Unlocking the photo-Fenton potential of novel magnetically separable sulfur doped g-C3N4/CoFe2O4 Z-scheme heterojunction systems towards tetracycline removal

The increasing presence of antibiotics in water sources has become a major environmental concern. In this regard, designing of new photocatalysts possessing high visible light response and pertinent redox potentials are prerequisites. Herein, magnetically recoverable sulfur doped g-C3N4 (SCN)@CoFe2O4 (SCNCoFe) Z-scheme heterostructures were successfully fabricated by employing simple calcination route in which CoFe2O4 nanoparticles were allowed to grow over SCN nanosheets. The prepared heterostructures displayed highly efficient photocatalytic removal of tetracyclines i.e., tetracycline (TC) and minocycline (MC), SCNCoFe-20 showed the highest degradation efficiency, with around 94% for both TC and MC within 120 s of visible light irradiation. The mineralization efficacy analysis using total organic carbon removal % validated the practicality of proposed method towards removal of TC and MC from aquatic environment.
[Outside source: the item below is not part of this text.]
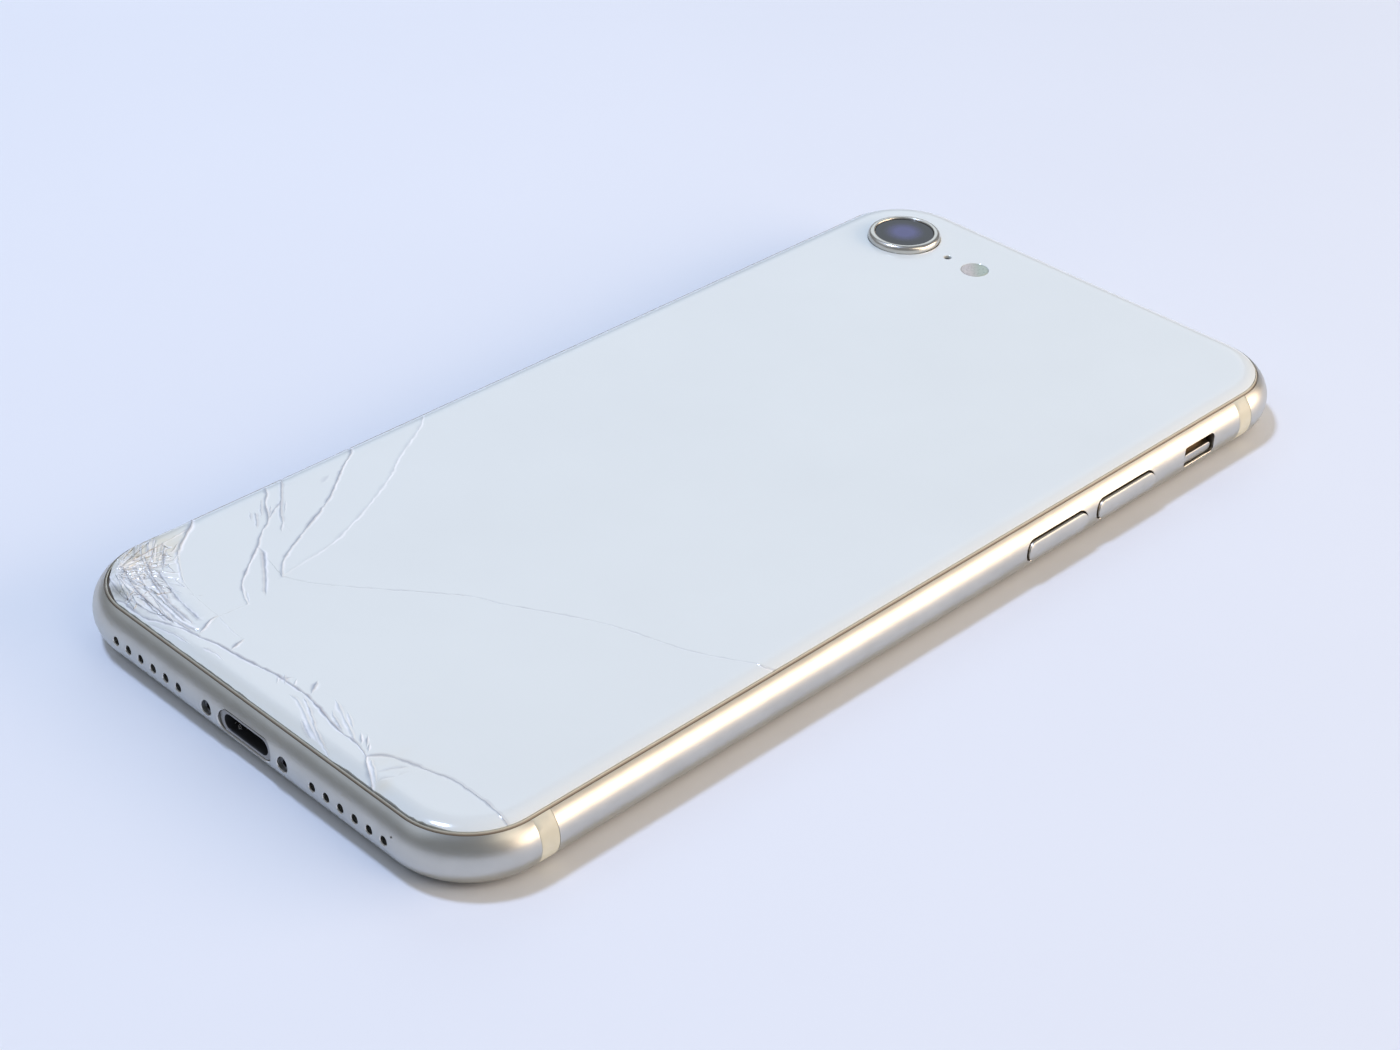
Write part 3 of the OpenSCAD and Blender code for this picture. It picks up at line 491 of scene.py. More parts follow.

Photoluminescence and radical quenching studies revealed the enhancement in H2O2 assisted photocatalytic degradation of TC and MC via Z-scheme charge transport, which comprehends the substantial synergy effect between photocatalysis and Fenton mechanism. Overall, this work provides a new insight into development of Z-scheme based heterostructures for antibiotics elimination from wastewater.